Practice example – London Borough of Newham

A London borough with a population of around 308,000 (2011 Census), Newham has the youngest and most diverse population in the UK. Over 40 per cent are under 25 and more than 200 languages are spoken locally – from Albanian to Zhuang.

Newham employs a transition service that has a particular focus on 14- to 25-year-olds and has appointed a health care professional to this team to continue the integration agenda. This service meets regularly with special educational needs coordinators (SENCOs) to provide information about the team and the work, including the referral process. Relationships are built through regular visits to schools and via workshops for staff and parents. In addition, data are made available from the education sector on all of those identified as having special educational needs. This is added to a tracking list, which is cross-referenced with social care and health, allowing early identification to be made.

All adult social care teams in Newham are generic, meaning that they provide a service such as reablement to all the people who meet their criteria. In terms of mental health, there are good links with CAMHS and a working relationship with adult mental health services. This comes about through regular meetings with the service manager, which focus on strengthening pathways and joint working. Newham has also joined up its children and adults service workforce in relation to transitions and has appointed a new person to deal with referrals as a result of Education, Health and Care plans.

Newham holds a monthly parent forum co-chaired by an equal number of parents and people holding office.
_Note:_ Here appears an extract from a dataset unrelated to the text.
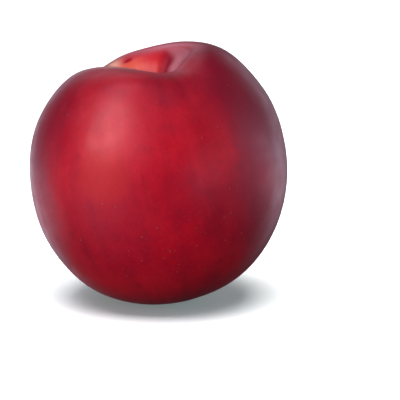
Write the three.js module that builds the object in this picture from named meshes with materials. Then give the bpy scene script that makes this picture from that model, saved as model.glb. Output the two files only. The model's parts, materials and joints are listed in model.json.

This group is very involved in supporting Newham to shape its services. Parents sit on strategic groups and are part of the decision-making process.

In Newham, 0–19 funding decisions are discussed at a care package panel, which meets fortnightly. Information from the multidisciplinary tracking meeting supports decision-making. More complex decisions are referred to a children’s integrated resource panel, which is made up of decision-makers from the health, education and social care sectors and meets monthly. Adults over the age of 18 are assessed by a funding allocations and support planning panel, which meets daily. Once a month, representatives from health attend this panel to discuss jointly funded service users.

Good practice in transitions to adulthood can evolve to fully realise the vision in both Acts. It will take time, consistency and effective leadership to provide the sort of service people require.

IT and information systems

Newham is currently developing a bespoke IT system to track data on children and adults as well as an interface with other systems such as RIO (health) and software in education such as Child View. In the meantime, the transition team has access to both children and adult systems and is also able to access information systems such as RIO and Child View.

Early identification: looked-after children

Newham is aware that young people who are not known to social care who have been looked-after children and those who do not meet adult social care eligibility criteria could be vulnerable. Some are also known to the criminal justice system, drug and alcohol services and the homeless persons unit. Newham has commissioned a study of such young people, with the intention of better understanding how to support them to achieve their aspirations, maintain their independence and keep themselves safe.

Advice and guidance is offered to all at monthly drop-in meetings, youth forums and parents’ groups.